start SUPPLIED MATERIAL

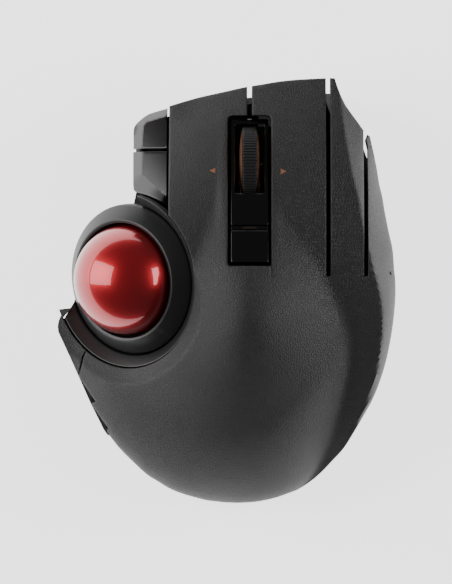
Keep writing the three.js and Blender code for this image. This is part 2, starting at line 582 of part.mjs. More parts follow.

end SUPPLIED MATERIAL
start SUPPLIED MATERIAL

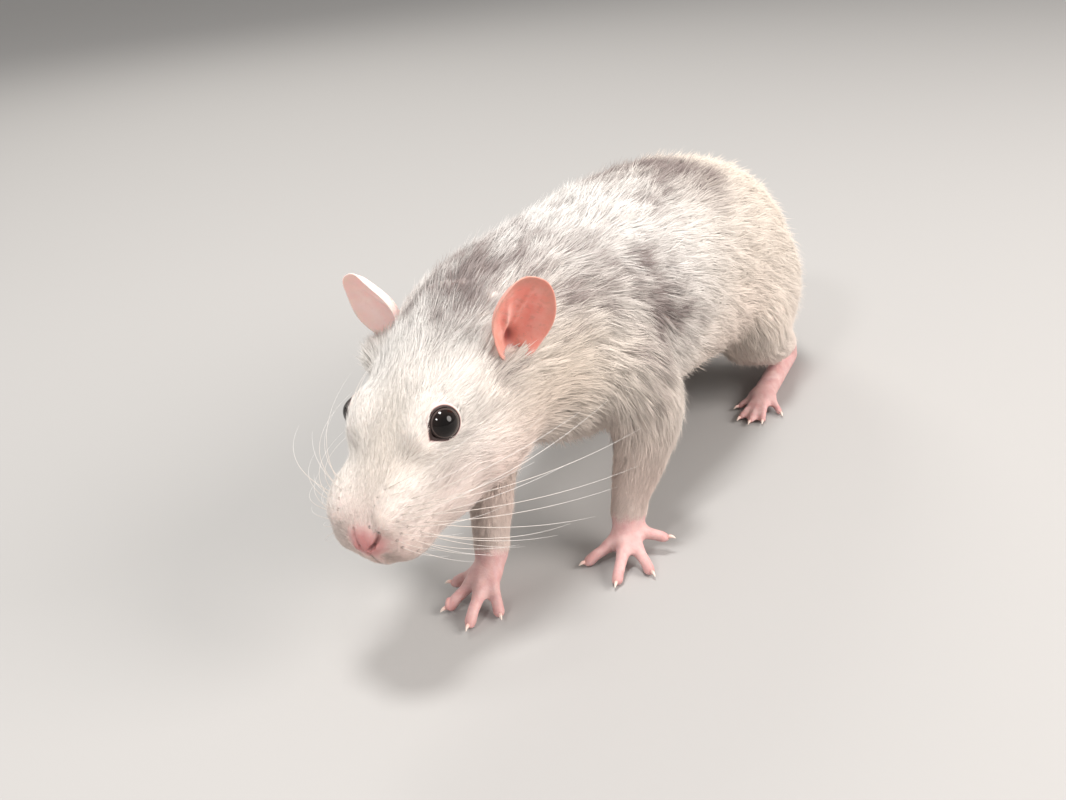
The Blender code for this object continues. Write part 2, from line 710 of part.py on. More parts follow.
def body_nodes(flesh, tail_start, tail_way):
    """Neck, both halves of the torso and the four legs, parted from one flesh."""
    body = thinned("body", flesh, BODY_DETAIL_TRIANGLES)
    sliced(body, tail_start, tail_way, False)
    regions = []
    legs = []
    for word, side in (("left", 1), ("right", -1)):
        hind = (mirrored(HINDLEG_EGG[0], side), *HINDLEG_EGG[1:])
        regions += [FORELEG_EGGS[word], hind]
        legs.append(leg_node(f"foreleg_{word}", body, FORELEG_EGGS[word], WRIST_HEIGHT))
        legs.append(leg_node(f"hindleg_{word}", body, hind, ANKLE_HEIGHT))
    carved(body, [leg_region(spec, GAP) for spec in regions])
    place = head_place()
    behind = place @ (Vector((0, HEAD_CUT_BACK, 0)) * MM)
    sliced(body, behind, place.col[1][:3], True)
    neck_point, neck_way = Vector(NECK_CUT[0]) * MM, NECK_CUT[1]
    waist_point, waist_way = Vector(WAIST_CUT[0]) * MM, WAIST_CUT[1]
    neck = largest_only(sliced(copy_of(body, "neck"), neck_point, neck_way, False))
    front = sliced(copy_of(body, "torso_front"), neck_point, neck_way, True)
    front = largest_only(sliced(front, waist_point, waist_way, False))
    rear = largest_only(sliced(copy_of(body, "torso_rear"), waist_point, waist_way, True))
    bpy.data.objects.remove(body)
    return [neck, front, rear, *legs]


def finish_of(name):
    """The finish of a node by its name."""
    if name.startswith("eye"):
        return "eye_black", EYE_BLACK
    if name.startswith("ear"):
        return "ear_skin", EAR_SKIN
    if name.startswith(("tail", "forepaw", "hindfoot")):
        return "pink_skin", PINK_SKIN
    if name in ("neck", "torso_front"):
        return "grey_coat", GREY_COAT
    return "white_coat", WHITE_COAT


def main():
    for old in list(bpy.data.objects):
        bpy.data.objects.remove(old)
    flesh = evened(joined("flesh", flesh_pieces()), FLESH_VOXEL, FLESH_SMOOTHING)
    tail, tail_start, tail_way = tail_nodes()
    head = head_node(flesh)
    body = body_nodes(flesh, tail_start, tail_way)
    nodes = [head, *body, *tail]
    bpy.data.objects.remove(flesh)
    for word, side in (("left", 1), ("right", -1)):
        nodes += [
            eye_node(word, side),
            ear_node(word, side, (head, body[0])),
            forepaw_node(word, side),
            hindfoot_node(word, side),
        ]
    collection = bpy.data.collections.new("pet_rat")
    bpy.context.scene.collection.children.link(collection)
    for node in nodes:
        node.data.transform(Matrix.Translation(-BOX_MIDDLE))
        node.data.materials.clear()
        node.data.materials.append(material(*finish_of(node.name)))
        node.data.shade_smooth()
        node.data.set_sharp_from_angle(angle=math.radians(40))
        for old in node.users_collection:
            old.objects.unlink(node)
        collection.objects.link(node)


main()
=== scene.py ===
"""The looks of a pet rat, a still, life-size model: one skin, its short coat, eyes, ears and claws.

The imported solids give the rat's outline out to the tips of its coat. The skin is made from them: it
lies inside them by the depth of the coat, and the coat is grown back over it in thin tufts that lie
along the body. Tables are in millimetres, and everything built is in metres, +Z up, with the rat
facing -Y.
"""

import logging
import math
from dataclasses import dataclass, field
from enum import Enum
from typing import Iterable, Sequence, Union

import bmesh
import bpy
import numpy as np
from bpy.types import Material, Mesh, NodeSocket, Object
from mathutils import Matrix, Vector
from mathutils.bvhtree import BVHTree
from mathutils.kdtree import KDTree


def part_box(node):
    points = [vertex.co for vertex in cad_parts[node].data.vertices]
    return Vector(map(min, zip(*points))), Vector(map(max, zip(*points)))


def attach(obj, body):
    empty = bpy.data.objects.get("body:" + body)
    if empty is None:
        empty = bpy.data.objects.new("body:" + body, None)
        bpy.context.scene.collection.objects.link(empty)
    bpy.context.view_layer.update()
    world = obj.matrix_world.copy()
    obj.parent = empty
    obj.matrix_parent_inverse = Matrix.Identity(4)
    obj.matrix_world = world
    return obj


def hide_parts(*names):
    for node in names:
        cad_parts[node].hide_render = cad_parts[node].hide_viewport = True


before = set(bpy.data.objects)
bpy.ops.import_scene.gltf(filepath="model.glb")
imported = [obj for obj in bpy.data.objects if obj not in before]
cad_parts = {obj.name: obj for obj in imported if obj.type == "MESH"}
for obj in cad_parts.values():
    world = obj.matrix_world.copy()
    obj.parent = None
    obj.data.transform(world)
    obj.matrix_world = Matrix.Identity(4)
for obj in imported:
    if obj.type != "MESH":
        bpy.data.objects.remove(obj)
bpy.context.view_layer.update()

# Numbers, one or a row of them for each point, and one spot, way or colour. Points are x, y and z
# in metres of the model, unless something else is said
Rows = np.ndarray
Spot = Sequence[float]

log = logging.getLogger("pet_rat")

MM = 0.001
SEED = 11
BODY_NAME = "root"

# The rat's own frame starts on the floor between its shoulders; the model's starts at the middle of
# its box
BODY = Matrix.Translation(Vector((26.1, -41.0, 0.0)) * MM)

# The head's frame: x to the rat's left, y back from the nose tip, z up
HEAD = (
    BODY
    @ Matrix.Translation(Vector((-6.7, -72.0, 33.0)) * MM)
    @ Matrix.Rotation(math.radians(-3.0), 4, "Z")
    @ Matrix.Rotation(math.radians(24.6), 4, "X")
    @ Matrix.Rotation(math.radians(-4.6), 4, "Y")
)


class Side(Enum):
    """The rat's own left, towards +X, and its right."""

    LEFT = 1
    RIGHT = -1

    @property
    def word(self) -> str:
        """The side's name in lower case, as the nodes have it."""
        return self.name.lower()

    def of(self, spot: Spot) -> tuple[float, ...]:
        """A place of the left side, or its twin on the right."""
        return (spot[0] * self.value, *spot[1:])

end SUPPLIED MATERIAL
start SUPPLIED MATERIAL

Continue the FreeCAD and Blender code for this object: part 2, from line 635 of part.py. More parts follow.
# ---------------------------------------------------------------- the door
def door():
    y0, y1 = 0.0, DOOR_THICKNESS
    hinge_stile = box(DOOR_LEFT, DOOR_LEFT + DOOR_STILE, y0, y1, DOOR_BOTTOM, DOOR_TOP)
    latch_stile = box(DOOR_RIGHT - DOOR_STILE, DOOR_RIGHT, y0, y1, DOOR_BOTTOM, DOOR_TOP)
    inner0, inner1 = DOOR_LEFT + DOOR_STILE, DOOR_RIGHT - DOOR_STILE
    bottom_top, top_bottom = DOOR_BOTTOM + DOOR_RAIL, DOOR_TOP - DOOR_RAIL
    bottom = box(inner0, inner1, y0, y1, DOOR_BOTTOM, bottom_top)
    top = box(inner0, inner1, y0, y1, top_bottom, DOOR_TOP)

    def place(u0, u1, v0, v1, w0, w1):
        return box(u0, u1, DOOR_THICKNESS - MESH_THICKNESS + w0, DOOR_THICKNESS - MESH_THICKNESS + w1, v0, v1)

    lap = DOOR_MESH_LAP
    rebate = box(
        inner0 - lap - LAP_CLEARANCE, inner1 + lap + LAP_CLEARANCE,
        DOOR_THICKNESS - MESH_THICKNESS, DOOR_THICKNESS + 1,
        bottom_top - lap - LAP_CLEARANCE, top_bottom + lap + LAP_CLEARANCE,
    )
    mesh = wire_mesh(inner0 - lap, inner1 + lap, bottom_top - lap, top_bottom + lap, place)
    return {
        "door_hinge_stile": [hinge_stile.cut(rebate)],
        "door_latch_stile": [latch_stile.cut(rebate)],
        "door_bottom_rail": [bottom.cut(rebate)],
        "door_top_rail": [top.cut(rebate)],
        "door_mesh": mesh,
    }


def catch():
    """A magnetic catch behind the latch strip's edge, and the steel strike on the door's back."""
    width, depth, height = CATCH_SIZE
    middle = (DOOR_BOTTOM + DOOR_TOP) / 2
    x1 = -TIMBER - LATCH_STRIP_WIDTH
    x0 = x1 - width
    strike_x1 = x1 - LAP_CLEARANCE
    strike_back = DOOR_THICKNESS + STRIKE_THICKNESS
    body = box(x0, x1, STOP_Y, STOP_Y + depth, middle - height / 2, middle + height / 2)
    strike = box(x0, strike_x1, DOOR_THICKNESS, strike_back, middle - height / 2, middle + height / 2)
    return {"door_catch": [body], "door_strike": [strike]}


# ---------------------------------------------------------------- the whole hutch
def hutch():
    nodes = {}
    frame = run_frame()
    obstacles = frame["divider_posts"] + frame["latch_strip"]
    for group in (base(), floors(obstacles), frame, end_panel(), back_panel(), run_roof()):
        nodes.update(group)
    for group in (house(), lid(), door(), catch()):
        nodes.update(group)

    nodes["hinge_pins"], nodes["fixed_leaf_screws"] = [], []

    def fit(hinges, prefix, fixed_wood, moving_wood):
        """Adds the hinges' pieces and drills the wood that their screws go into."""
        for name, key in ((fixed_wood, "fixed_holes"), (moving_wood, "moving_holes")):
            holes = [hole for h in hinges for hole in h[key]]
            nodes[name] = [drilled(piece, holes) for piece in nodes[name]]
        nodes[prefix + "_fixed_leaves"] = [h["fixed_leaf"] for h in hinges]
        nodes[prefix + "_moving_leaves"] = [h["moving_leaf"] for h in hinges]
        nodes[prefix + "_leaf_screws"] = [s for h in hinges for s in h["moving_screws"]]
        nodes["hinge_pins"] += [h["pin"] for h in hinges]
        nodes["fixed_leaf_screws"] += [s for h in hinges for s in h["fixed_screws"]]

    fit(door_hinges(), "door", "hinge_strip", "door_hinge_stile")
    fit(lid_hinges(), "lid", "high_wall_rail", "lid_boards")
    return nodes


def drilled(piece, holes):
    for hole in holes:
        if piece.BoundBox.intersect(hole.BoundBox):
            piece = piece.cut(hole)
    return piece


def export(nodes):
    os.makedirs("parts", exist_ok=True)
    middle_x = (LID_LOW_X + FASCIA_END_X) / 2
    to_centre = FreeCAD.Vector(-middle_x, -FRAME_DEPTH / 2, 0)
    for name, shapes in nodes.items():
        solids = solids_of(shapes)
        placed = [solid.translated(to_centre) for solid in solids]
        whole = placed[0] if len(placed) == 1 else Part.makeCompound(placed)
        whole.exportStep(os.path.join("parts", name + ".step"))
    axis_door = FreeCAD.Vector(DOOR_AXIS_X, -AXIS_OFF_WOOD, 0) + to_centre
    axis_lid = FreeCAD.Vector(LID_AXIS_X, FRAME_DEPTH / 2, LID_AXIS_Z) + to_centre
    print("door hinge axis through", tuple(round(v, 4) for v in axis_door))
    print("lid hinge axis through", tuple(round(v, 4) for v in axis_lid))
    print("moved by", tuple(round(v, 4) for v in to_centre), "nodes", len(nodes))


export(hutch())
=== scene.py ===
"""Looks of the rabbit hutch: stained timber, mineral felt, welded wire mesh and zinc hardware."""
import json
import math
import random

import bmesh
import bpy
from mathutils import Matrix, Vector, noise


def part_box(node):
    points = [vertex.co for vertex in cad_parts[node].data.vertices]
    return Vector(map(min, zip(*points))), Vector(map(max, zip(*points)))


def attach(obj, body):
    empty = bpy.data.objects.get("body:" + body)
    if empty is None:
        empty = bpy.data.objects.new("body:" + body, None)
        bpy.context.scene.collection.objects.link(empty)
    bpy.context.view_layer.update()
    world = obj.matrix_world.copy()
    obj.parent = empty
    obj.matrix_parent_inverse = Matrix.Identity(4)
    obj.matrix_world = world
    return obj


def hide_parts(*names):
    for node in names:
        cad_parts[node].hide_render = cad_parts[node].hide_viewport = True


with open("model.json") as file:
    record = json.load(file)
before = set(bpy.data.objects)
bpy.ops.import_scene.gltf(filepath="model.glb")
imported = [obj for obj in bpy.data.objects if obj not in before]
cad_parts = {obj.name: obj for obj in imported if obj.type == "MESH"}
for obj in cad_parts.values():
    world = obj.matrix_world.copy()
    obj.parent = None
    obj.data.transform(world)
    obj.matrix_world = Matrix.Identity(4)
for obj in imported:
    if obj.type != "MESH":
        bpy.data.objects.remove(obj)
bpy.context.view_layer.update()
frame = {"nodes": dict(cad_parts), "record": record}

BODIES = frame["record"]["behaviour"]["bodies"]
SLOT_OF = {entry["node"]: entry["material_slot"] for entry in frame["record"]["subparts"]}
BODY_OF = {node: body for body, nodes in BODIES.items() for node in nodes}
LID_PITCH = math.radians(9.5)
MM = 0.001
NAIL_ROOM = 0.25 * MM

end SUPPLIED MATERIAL

> [DIRECTION]
Show all lines above holding "json".

> [ANSWER TO THIS TASK]
import json
with open("model.json") as file:
    record = json.load(file)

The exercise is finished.